Juan José Prieto1Lárez*
San Mateo, pueblito oriental que sirvió por muchos años como parada obligada en el viaje a lo más intrincado del sur venezolano. Una carretera asfaltada, achinchorrada y peligrosa atraviesa la inmensidad sabanera sembrada de balancines chupando lo que el diablo tiene en sus entrañas. Una estación de gasolina, un cementerio, una oficina de correos y unos mil habitantes fue todo cuanto yo conocí desde la primera vista al llegar a la cima del cerro Guaraguao. Allí pasé unos días con mi abuela Obdulia, mi tía Emery, y mis primos Zenaide y Franklin. Fueron mis primeras vacaciones fuera de Margarita.
No había mucho qué hacer allí, a no ser de los domingos que hacían carreras de caballos en una calle terrosa que se estiraba entre ceibas frondosas, todos acabábamos vestidos de polvo. Por las noches nos sentábamos en la bomba a contar los carros y camiones cargados de ganado con rumbo cierto entre la oscurana. Con algunos nuevos amigos nos íbamos a buscar mereyes y semillas para tostar. Otras veces me quedaba con mi tía atendiendo aquella oficina donde de vez en cuando recibíamos una carta para entregar a fulanito. Así conocí casas con sus gentes dentro abrazadas por el calor brotado del zinc. Había un prefecto Heraclio Figuera, sin prefectura, su casa servía de reclusorio para algún borrachito, que más temprano que tarde era puesto en libertad. Plutarco Trías era un muchacho avispado y atendiendo al ocio trajo la idea desde Puerto La Cruz de los remates de caballos. Enseñó a los otros a jugar y la fiebre se extendió a tal punto que el prefecto en vista de la merma de sus ganancias en las carreras locales se propuso combatir el promisorio entretenimiento que escandalizaba la ciudadanía.

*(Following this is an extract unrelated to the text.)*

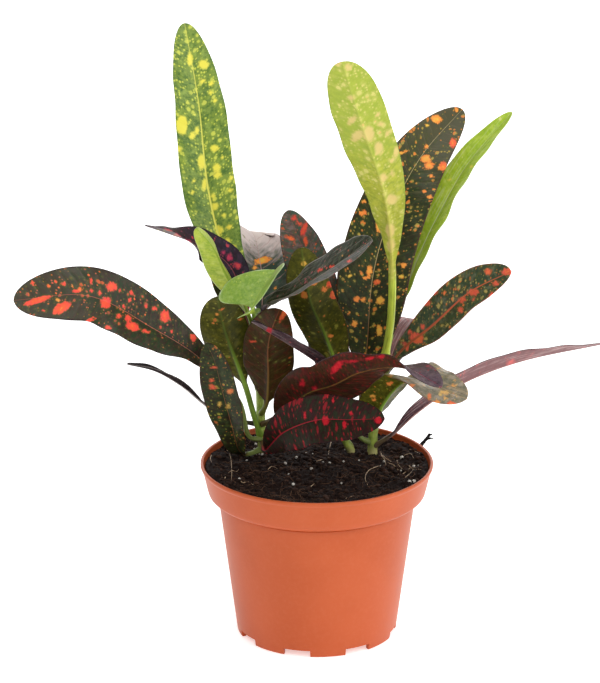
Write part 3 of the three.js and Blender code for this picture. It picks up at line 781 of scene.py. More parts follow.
def grow_leaf(name, skins, width, stalk, rib, face, fold=(16, 10), edge=(10, 6),
              shape=(0.55, 1, 2.2), spots=(), tint=1, petiole=1.25, wave=0.5):
    """One leaf from its rib, drawn from the stem to the tip. face is where the upper side looks at even
    stages of the blade, fold and edge how far each half rises at the rib and at the margin, in degrees.
    skins are its upper side's and its underside's, petiole the radius of its stalk."""
    length = np.linalg.norm(np.diff(smooth_path(rib, length_steps), axis=0), axis=1).sum()
    blade = length - stalk
    stalk_rows = np.linspace(0, stalk, max(6, round(stalk / stalk_row_gap)), endpoint=False)
    blade_rows = stalk + blade * (1 - (1 - np.linspace(0, 1, round(blade / blade_row_gap))) ** 1.3)
    distance = np.concatenate([stalk_rows, blade_rows])
    centre = smooth_path(rib, distance / length)
    last_heading = heading_steps - 1
    at_heading = (distance / length * last_heading).round().astype(int)
    direction = headings(smooth_path(rib, heading_steps))[np.clip(at_heading, 0, last_heading)]
    along = np.clip((distance - stalk) / blade, 0, 1)
    upward = unit(staged([unit(np.array(view, float)) for view in face], along))
    upward = unit(upward - direction * (upward * direction).sum(1, keepdims=True))
    across = np.cross(direction, upward)

    narrowest = petiole + (tip_half_width - petiole) * along
    half = np.maximum(width / 2 * blade_outline(shape, along), narrowest)[:, None]
    start = np.radians(staged(fold, along))[:, None]
    bend = np.radians(staged(edge, along) + 0.01)[:, None] - start
    station = cross_stations[None, :]
    slope = start + bend * np.abs(station)
    spread = half * (np.sin(slope) - np.sin(start)) / bend * np.sign(station)
    lift = half * (np.cos(start) - np.cos(slope)) / bend
    x = half * station
    y = (distance - stalk)[:, None] + x * 0
    phase = sum(map(ord, name)) * 0.7
    ripple = np.sin(y / 3.4 + phase + station) + 0.6 * np.sin(y / 5.3 + phase * 2 - station * 2)
    ripple = wave * ripple * np.abs(station) ** 2.5 * (eased(along * 6) * eased((1 - along) * 5))[:, None]

    tilt = np.where(station == 0, 1, np.cos(slope))
    lean = np.sign(station) * np.sin(slope)
    normal = upward[:, None] * tilt[..., None] - across[:, None] * lean[..., None]
    middle = centre[:, None] + across[:, None] * spread[..., None] + upward[:, None] * lift[..., None]
    middle = middle + normal * ripple[..., None]
    thin = half_thickness * (1 - margin_thinning * np.abs(station) ** 8)
    groove = rib_groove * np.exp(-(x / 0.6) ** 2) * (1 - along)[:, None]
    ridge_width = (1.2 - 0.5 * along)[:, None]
    ridge = rib_height * (1 - 0.8 * along)[:, None] * np.exp(-(x / ridge_width) ** 2)
    top = middle + normal * (thin - groove)[..., None]
    under = middle - normal * (thin + ridge)[..., None]

    count = len(cross_stations)
    angle = np.radians(180 * (count - 0.5 - np.arange(count)) / count)[None, :, None]
    swelling = (petiole * (1 + 0.4 * np.exp(-((distance - 2.5) / 2.5) ** 2)))[:, None, None]
    circle = centre[:, None] + across[:, None] * swelling * np.cos(angle)
    depth = upward[:, None] * swelling * np.sin(angle)
    opened = eased((half / petiole - 1) / 1.6)
    flat = np.maximum(eased((distance - stalk + 4) / 11)[:, None], opened)[..., None]
    top = (circle + depth * 0.8) * (1 - flat) + top * flat
    under = (circle - depth) * (1 - flat) + under * flat

    points = np.concatenate([top, under[:, ::-1]], axis=1)
    ring = 2 * count
    first = np.arange(len(distance) - 1)[:, None] * ring
    column = np.arange(ring)[None, :]
    following = (column + 1) % ring
    corners = [first + column, first + following, first + ring + following, first + ring + column]
    faces = np.stack(corners, axis=2).reshape(-1, 4).tolist()
    below = np.tile((column[0] >= count) & (column[0] < ring - 1), len(distance) - 1).astype(int).tolist()
    last = (len(distance) - 1) * ring
    for step in range(count - 1):
        faces.append((step, ring - 1 - step, ring - 2 - step, step + 1))
        faces.append((last + step, last + step + 1, last + ring - 2 - step, last + ring - 1 - step))
        below += [0, 0]
    leaf = make_piece(name + "_grown", points.reshape(-1, 3), faces, skins, below)

    nearest, tints = spot_field(middle, x, y, spots, tint)
    outward = np.abs(station) + y * 0
    share = along[:, None] + x * 0
    layers = {"blade": (x, y, x * 0 + phase), "share": (outward, share, tints), "spot": (nearest,)}
    for layer, parts in layers.items():
        both_sides = np.stack([np.concatenate([part, part[:, ::-1]], axis=1) for part in parts], axis=2)
        kind, field = ("FLOAT_VECTOR", "vector") if len(parts) > 1 else ("FLOAT", "value")
        leaf.data.attributes.new(layer, kind, "POINT").data.foreach_set(field, both_sides.ravel())
    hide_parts(name)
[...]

Llegado el momento y sometido Plutarco al destierro lúdico, el prefecto se hizo cargo del remate alejándose de su investidura de primera autoridad. Un día que se corría el Clásico Simón Bolívar la muchedumbre se reunió en un morichal para lo que se presagiaban apuestas jugosa. Plutarco había esperado tranquilamente ese día, se había hecho mecánico y latonero. Con estas destrezas armó un viejo Falcón y lo pintó de verde aceituna, por las tardes lo pulía en secreto. Ese día domingo en la madrugada, como lo había planeado, fue hasta la medicatura y le extrajo la sirena a la desvencijada ambulancia donde jamás se subió a nadie con nada grave, solo sirvió para dar colas. Con anterioridad, para no levantar sospechas, había comprado un tobo rojo.
Ese día domingo no salió de su casa, pero estaba en el improvisado garaje con su obra maestra colocándole la sirena. Al tobo le hizo dos huecos por donde pasara una cabuya. Escuchando por radio las carreras esperó pacientemente la hora del clásico. Se montó en su carro y se fue despacito hasta esconderse entre matorrales a unos quinientos metros de los empedernidos jugadores. Cuando los ejemplares salieron en carrera, él también salió con el grito de la sirena y el tobo rojo amarrado al techo. La estampida de los rematadores fue descomunal: ¡coño la guardia, nos jodimos! gritaron y yo que soy el prefecto ¡nojoda!, dijo Figuera con los ojos fuera de sus cuencas. Plutarco hizo un fugaz trompo sin darles tiempo de mirar el conductor. Con la misma velocidad guardó el carro y se sentó en la bomba. Uno a uno fueron llegando y les preguntó qué que pasaba: ¡muchacho la Guardia anda como loca!